By the end of 1916, the Russian Transcaucasia was reliably defended. A temporary governor-general of Turkish Armenia was established in the occupied territories. The Russians began the economic development of the region by building several railways. But in 1917, the February Revolution took place, which stopped the victorious movement of the Caucasian army. Revolutionary ferment began, due to a general drop in discipline in the country, the supply of troops sharply deteriorated, and deserters appeared. The Russian Imperial Army, having ceased to be imperial, completely ceased to exist. In fact, the Provisional Government itself destroyed the army faster than external enemies.
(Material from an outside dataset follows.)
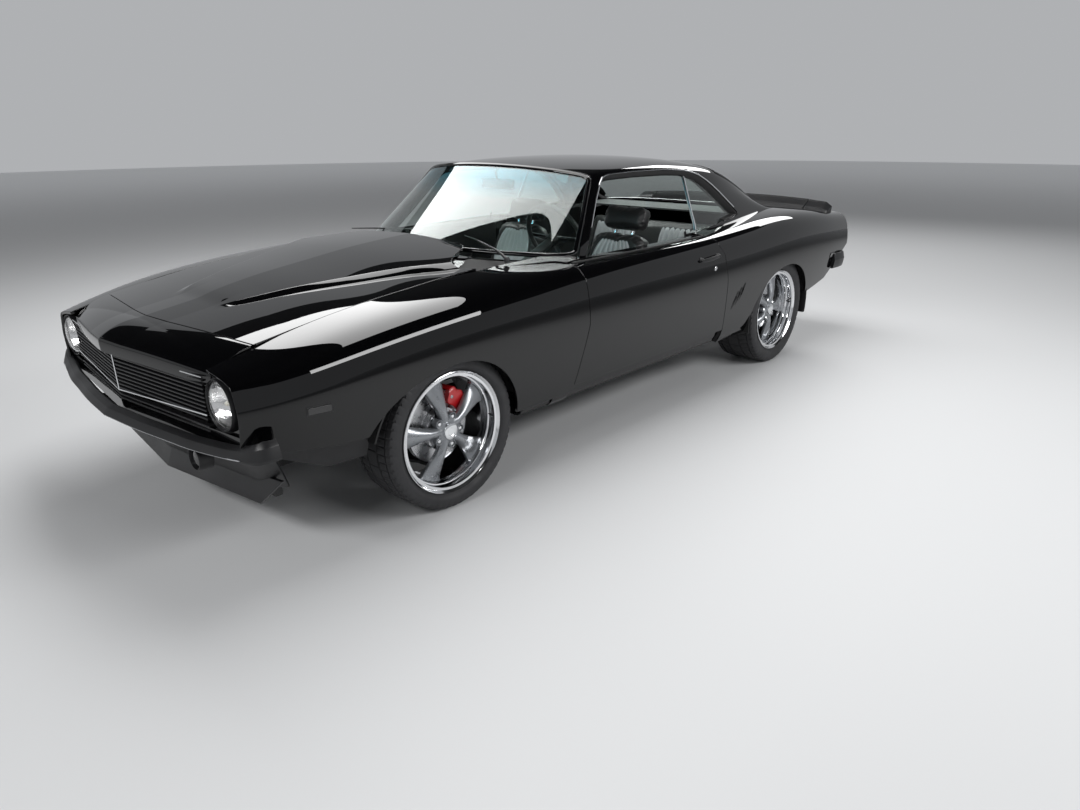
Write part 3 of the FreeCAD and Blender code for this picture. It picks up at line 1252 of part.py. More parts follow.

Years of hard work, the fruits of brilliant victories, blood, sweat and tears, everything fell apart. The Mosul operation planned for the summer of 1917 did not take place due to the unpreparedness of the rear services for large-scale hostilities and was postponed to the spring of 1918. However, on December 4, 1917, an armistice was concluded with Turkey in Erdzinjan. Both sides were no longer able to continue the war. But Russia, more than ever in the past, was close to receiving its share of the Turkish "inheritance". The favorable geopolitical situation in the Middle East made it possible to acquire the long-desired regions of the Transcaucasus and make the Caspian Sea an internal lake of the empire. Favorably for Russia, although not completely, the issue of the straits was resolved. The coming to power of the Bolsheviks inevitably led to huge territorial losses, which could not be returned even by the “iron Stalinist hand”. But that's a completely different story.